Venimos de una Iglesia que ha sido un hervidero de vocaciones. Por ejemplo, cuando entré a trabajar aquí teníamos un fichero con 400 misioneros solo de Orense, únicamente nos superaban Pamplona y Burgos. Éramos una diócesis puntera. Sin embargo, hoy no llegamos a cien. Eso indica la realidad de la Iglesia hoy: ha envejecido y faltan vocaciones.
Pero hay signos de ilusión. En OMP hemos pasado del discurso de «Hay que ayudar a las misiones», como si fueran algo lejano, a un sentido de la misión que nos implica a todos, que todos somos misioneros y tenemos que evangelizar aquí hoy a nuestros niños, jóvenes y adultos. Todos somos evangelizadores.

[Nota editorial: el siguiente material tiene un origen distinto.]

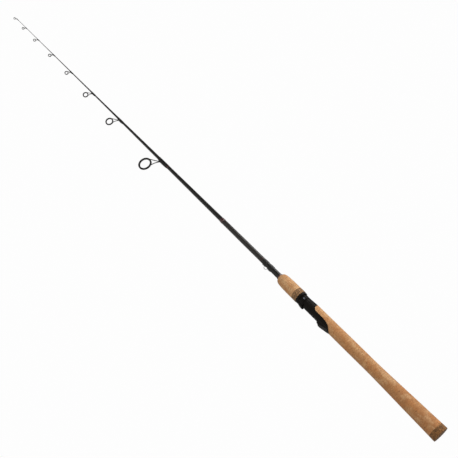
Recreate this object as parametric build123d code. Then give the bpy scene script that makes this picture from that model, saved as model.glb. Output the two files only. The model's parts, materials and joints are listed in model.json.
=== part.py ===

¿A ti qué te han enseñado en estos años los misioneros?
A vivir la fe y a vivir mejor mi día a día. He visto a gente que pasando muchas necesidades son felices. ¿Por qué? Mi familia y yo hemos aprendido a relativizar ciertas cosas y a no preocuparnos tanto. No hemos inculcado a nuestros hijos el hacer carrera, sino simplemente que deben ser felices y contentarse con que Dios les dé. Los misioneros nos han ayudado vivir nuestra fe en familia, a vivir dentro de casa con un sentido misionero, como laicos que cumplen su misión allí donde estamos.
Y más cosas: a la oficina entraba gente que traía un donativo, con los zapatos rotos; gente muy generosa. ¿Eso no te evangeliza? O jóvenes que acababan la carrera y querían vivir una experiencia misionera. Todo eso está bien guardado en mi corazón.